Darby has room to improve some of his techniques, especially when it comes to his tackling, in run support. He may also have to answer some questions from NFL scouts and executives, as an alleged witness in the Jameis Winston rape investigation. Many draft boards have Darby listed as a top five corner, but this year’s class is deep with talent, so, depending on the fit, it’s quite possible Darby will be available at the end of the 2nd round.
Why The Lions Could Draft Ronald Darby
After re-signing Rashean Mathis this offseason, the Lions are set with their starters – he’ll start opposite the up-and-coming Darius Slay.

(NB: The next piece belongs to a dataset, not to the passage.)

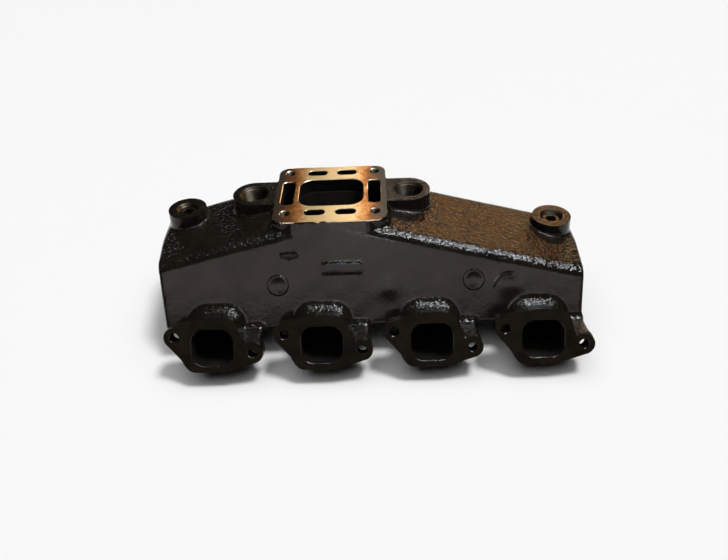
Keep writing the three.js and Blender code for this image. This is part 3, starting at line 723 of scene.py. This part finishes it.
def cut(piece, tools):
    combine(piece, tools, "DIFFERENCE")


# ---- materials --------------------------------------------------------------------------------------------
def shader(name, **settings):
    """A principled material, its sockets set by name."""
    material = bpy.data.materials.new(name)
    material.use_nodes = True
    tree = material.node_tree
    principled = tree.nodes["Principled BSDF"]
    for socket, value in settings.items():
        principled.inputs[socket.replace("_", " ")].default_value = value
    return material, tree, principled


def add_node(tree, kind, inputs=None, **settings):
    """A shader node, its inputs linked to sockets or set to values."""
    node = tree.nodes.new(kind)
    for key, value in settings.items():
        setattr(node, key, value)
    for key, value in (inputs or {}).items():
        if isinstance(value, bpy.types.NodeSocket):
            tree.links.new(value, node.inputs[key])
        else:
            node.inputs[key].default_value = value
    return node


def object_place(tree):
    """Where a point is on the object, in metres."""
    return add_node(tree, "ShaderNodeTexCoord").outputs["Object"]


def noise(tree, scale, detail=4.0, roughness=0.6):
    inputs = {"Vector": object_place(tree), "Scale": scale, "Detail": detail, "Roughness": roughness}
    return add_node(tree, "ShaderNodeTexNoise", inputs).outputs["Fac"]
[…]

But Mathis is 34, and knows he’ll soon be grooming his replacement. The Lions also presumably don’t know exactly what they have behind Mathis and Slay – Nevin Lawson missed most of his rookie season with an ankle injury, and Bill Bentley is often injured.
Ronald Darby offers tremendous athleticism, as well as good coverage skills, with recovery speed. He could easily contribute in nickel and dime packages, as well as on special teams, as a rookie, while having a season or two to be mentored by Mathis (as he once did with Slay). In a passing dominant league, you can never have enough good corners, and Ronald Darby fits the bill. He is aggressive, athletic, confident, and has a short memory. With a year to refine his techniques, he could be a starting cornerback of the (near) future for the Lions.